Dans la musique traditionnelle vietnamienne se conjuguent des influences venues de la Chine (pour le système des hauteurs, et l'emploi de certains instruments) et d'autres venues du royaume de Champa, en Inde. Mais les instruments typiquement vietnamiens sont le violon monocorde dan dóc huyen, et la cithare dite « vietnamienne ». Il s'agit d'une musique d'essence monodique, où l'ornementation de la mélodie (effets de glissement ou de fluctuation) joue un grand rôle. Il ne faut pas oublier non plus que le vietnamien est ce que l'on appelle une « langue à tons », avec 6 tons différents, donc « mélodique » déjà par elle-même.

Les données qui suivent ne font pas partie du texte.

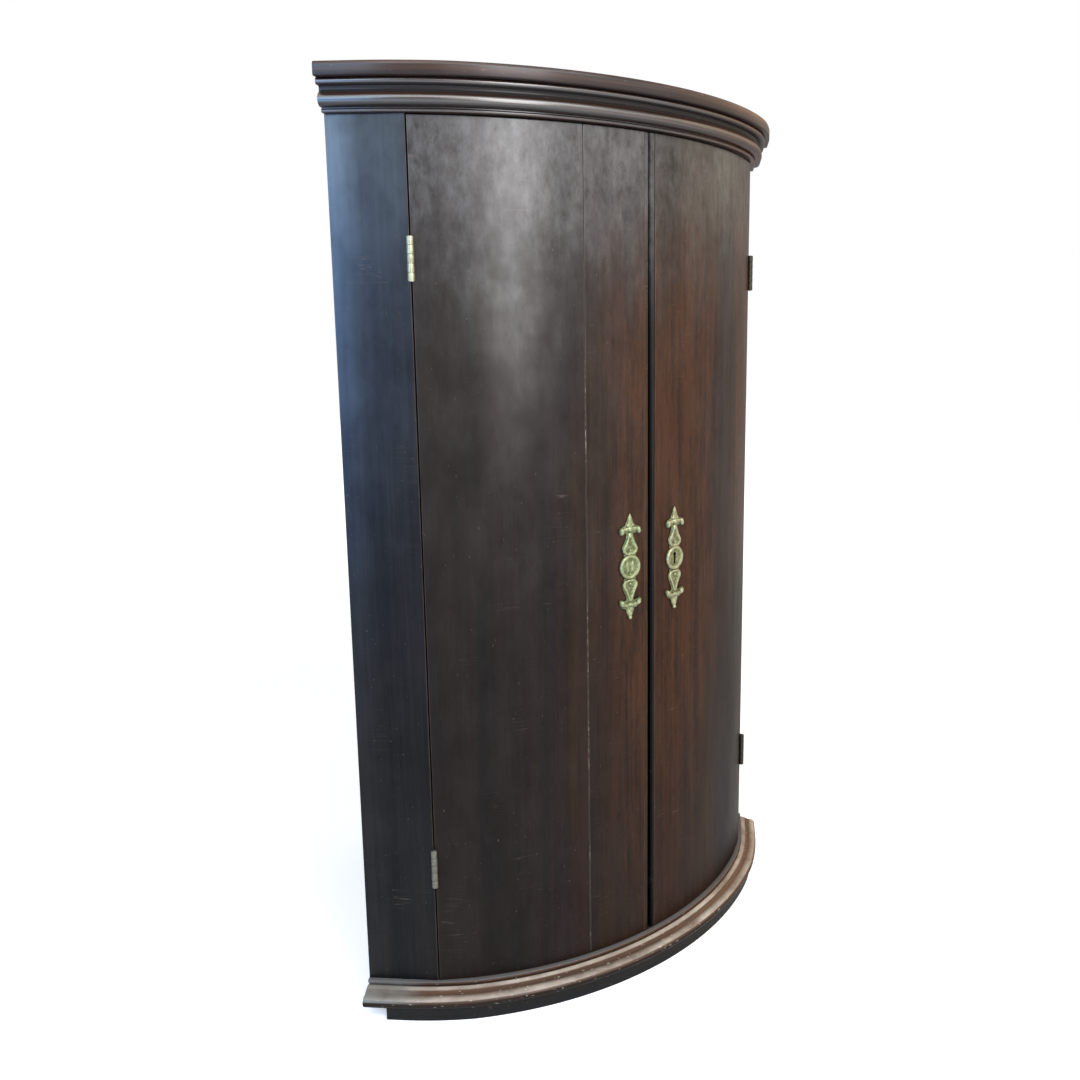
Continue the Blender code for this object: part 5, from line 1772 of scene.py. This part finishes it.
    def build(self) -> None:
        """Makes and dresses both doors."""
        left, right, slot, finish = Body.LEFT_DOOR, Body.RIGHT_DOOR, Slot.DOORS, Finish.DOOR
        edge, crack, gap = self.edge(), self.crack / 2, self.meeting_gap / 2 + self.joint
        outer = [self.board(-edge, -self.inner_edge - crack, -1, 0.0, True)]
        nodes = ("left_door_outer_stave", "left_door_middle_stave")
        finished("left_door_board", outer, left, slot, finish, *nodes)
        inner = [self.board(-self.inner_edge + crack, -gap - self.left_bead, -1, 0.35, False)]
        finished("left_door_inner_board", inner, left, slot, finish, "left_door_inner_stave")
        finished("left_door_open_joint", [self.filler()], left, slot, Finish.FILLER)
        finished("left_door_bead", [self.bead(-1)], left, slot, finish, "left_door_edge_bead")
        board = mesh_object("right_door_board", [self.board(gap + self.right_bead, edge, 1, 1.4, True)])
        height = LEVELS.opening_floor + PLATE_HEIGHT
        carve(board, self.keyhole.cutter(FRONT.facing(PLATE_OFFSETS[1], FRONT.radius, height)))
        nodes = tuple(f"right_door_{word}_stave" for word in ("inner", "middle", "outer"))
        dress(board, right, slot, finish, *nodes)
        finished("right_door_bead", [self.bead(1)], right, slot, Finish.BEAD, "right_door_edge_bead")


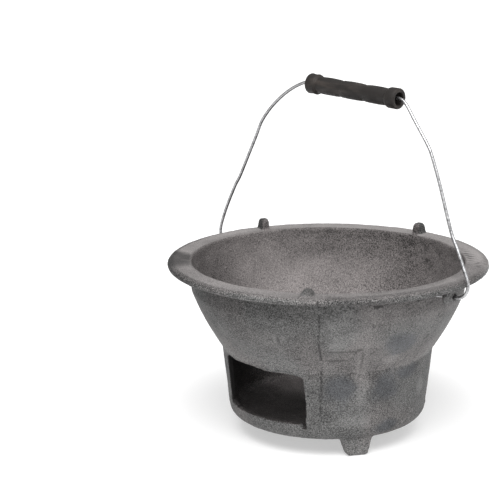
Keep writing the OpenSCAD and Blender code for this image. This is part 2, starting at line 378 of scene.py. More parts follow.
def normals_of(points, quads):
    """Each vertex's outward direction."""
    a, b, c, d = (points[quads[:, i]] for i in range(4))
    face = np.cross(c - a, d - b)
    total = np.zeros_like(points)
    for i in range(4):
        for axis in range(3):
            total[:, axis] += np.bincount(quads[:, i], face[:, axis], len(points))
    return total / np.maximum(np.linalg.norm(total, axis=1), 1e-9)[:, None]


def unit(v):
    return v / np.linalg.norm(v)


def swept(route, radius, sides):
    """Points and faces of a round tube along a route, with flat ends."""
    route = np.array(route)
    ways = np.gradient(route, axis=0)
    side = np.array([0, 0.3, 1.0])
    rings = []
    for at, way in zip(route, ways):
        way = unit(way)
        side = unit(side - (side @ way) * way)
        other = np.cross(way, side)
        turns = np.arange(sides) * 2 * math.pi / sides
        rings.append(at + radius * (np.outer(np.cos(turns), side) + np.outer(np.sin(turns), other)))
    n = len(route)
    faces = [
        [i * sides + k, i * sides + (k + 1) % sides,
         (i + 1) * sides + (k + 1) % sides, (i + 1) * sides + k]
        for i in range(n - 1) for k in range(sides)
    ]
    faces.append(list(range(sides))[::-1])
    faces.append([(n - 1) * sides + k for k in range(sides)])
    return np.concatenate(rings), faces


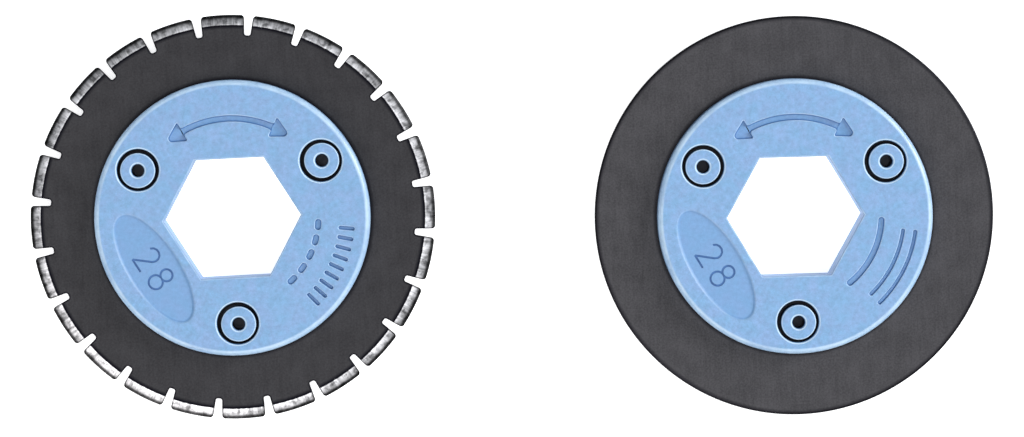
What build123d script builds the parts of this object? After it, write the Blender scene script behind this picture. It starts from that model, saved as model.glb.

   Les notes de la gamme de base de la musique vietnamienne portent des noms issus du chinois ­ le ho étant le premier degré, ayant fonction de tonique. La musique savante utilise deux familles de modes ou diêu : le mode Bac (considéré comme joyeux et clair, comme notre majeur) et le mode Nam, plutôt mélancolique (comme notre mineur). Selon Tran Van Khe, musicologue qui a énormément contribué à répandre en France le goût et la connaissance de la musique vietnamienne, on peut distinguer 4 grandes périodes dans l'histoire de cette musique, en partant de la fin du premier millénaire. La première période, du Xe au XIVe siècle, est dominée par les influences chinoise et indienne ; la deuxième, du XVe au XVIIIe, voit triompher l'influence chinoise ; la troisième, du XIXe à la Seconde Guerre mondiale, affirme une originalité croissante de la musique vietnamienne, et la dernière période est caractérisée par l'emprise du modèle occidental, allant de pair avec des tentatives pour retourner aux sources, et maintenir la tradition et l'identité culturelle. Il existe différents styles de musique vocale populaire, dans toutes les fonctions habituelles (fêtes, travail, cérémonies), de musique savante (de cour et de rite) et de musique de théâtre et de scène. Parmi les compositeurs vietnamiens contemporains, le plus connu en Europe est peut-être Nguyen-Thien-Dao, élève, en France, d'Olivier Messiaen, qui cherche à exprimer les thèmes et les idéaux révolutionnaires de la nouvelle République populaire.